A Robust Causal Diffusion Model for Synthetic Aperture Radar Automatic Target Recognition With Noisy Labels

Based on a large-scale annotated dataset, the deep network models have achieved outstanding performance in synthetic aperture radar (SAR) automatic target recognition (ATR). Due to the interference encountered during the measurement process and sample collection, it is inevitable that noise samples marked incorrectly will appear in the annotations, leading to a decline in the performance of the recognition model. In this article, we propose a new causal diffusion model (CDM) to eliminate this impact. The core idea is to construct clean pseudolabels through causal intervention to participate in the training of the diffusion model.

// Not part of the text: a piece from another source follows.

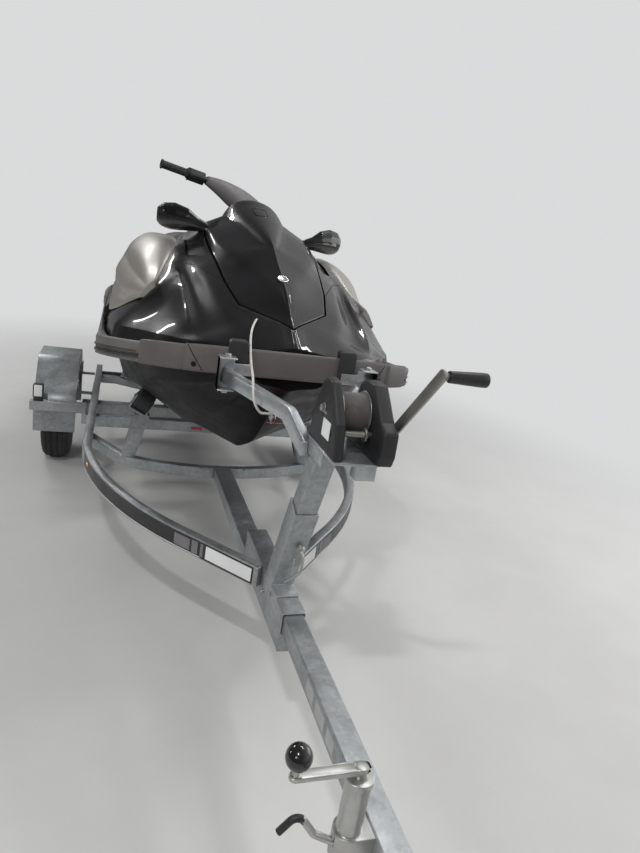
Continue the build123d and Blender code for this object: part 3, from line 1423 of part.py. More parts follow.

First, a structural causal model (SCM) is constructed to describe and analyze the bias introduced into ATR by noisy labels, particularly those stemming from the measurement process and annotation ambiguity. This model, combined with the diffusion model, models the causal paths between variables under the condition of noisy labels from the perspective of a generative model. Second, a method called causal clean pseudolabel (CCPL) is proposed to filter and reconstruct timestep-dependent pseudolabels from the noisy dataset. The new pseudolabels can avoid the misleading effects of noisy labels on the diffusion model. Finally, the trained diffusion model is sampled to achieve efficient and robust recognition under noisy labels. Experiments conducted on two SAR datasets also demonstrate that this method can effectively handle the training of networks with varying proportions of noisy labels and outperforms existing state-of-the-art (SOTA) methods.